The Chicago Bears got a steal in the early picks of Day 3. The Bears traded up; and with the 5th pick of the 4th round, the 112th overall, Chicago selected Eddie Jackson.
Jackson is still coming back from his devastating injury against Texas A&M; and, other than putting up 10 reps on the bench press, he wasn’t able to work out for teams. That said, if healthy, he could’ve been one of the top safeties in the this draft.
Eddie Jackson was one of the most dynamic players on the Crimson Tide the past two years. The defensive captain hauled in seven interceptions, including a team-leading six in 2015. Three of the those seven picks were returned for touchdowns, too. Jackson also scored twice on punt returns, including this one during the comeback against Ole Miss.
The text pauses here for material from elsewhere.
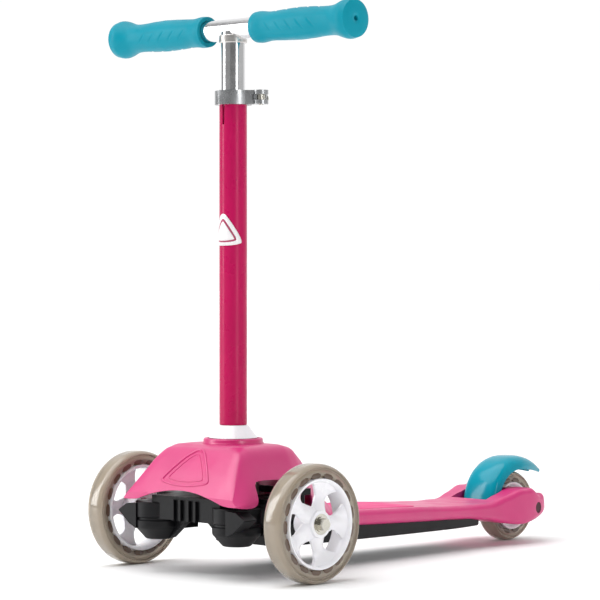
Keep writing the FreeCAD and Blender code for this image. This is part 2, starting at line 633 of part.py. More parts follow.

The man had a nose for the endzone, and that’s a strength he’ll bring to the NFL. His 303 interception return yards, with nine career picks, are tops in school history.
The former three star athlete was thrown into the fire early on at cornerback as a true freshman, starting four games and acquitting himself well. Jackson tore his ACL in the offseason but did manage to return by Week 2 of 2014. He would start 10 games in that up-and-down season, but it would be his last at corner.
During the offseason, Jackson converted to safety to help replace the departure of Landon Collins. I’ll admit; I was skeptical of the move. Boy, was I wrong.
Jackson was a natural at safety, and it was the perfect move for him. He had those six interceptions, including one during the national championship after baiting Deshaun Watson. He was voted second team All-American for the impressive campaign.
Jackson was named a permanent team captain, and he picked up right where he left off. While he only had one interception in the eight games he played in before his terrible injury, he was a leader, part of the heart and soul, of the defense. One of the moments that sticks in my memory is a play in which he didn’t even touch the ball. When Minkah Fitzpatrick picked off Arkansas’ Austin Allen in the endzone, Jackson was right there; and he immediately turned and pointed out the path for Fitzpatrick, waving him on and eventually throwing the final, crucial block.
He wanted his teammate to get that touchdown.
If you haven’t read his article for the Players’ Tribune from December, read it.
Jackson will bring that same selflessness to the NFL. He’ll be a great locker room presence. He’ll, of course, play safety; but with his experience at cornerback, he could slide down as the nickel if needed.
Chicago, while ranking 7th in pass defense last year, hauled in a franchise-record low eight interceptions; and Jackson’s ballhawking skills can provide an immediate boost there. The Bears needed a playmaker in the secondary, and Eddie Jackson is that.
Jackson also brings his dynamic punt return skills. The Bears still have Eddie Royal - 19 returns, 166 yards (8.7yds/return), and 1 TD - but Jackson vision should, at the very least, give Royal some stiff competition.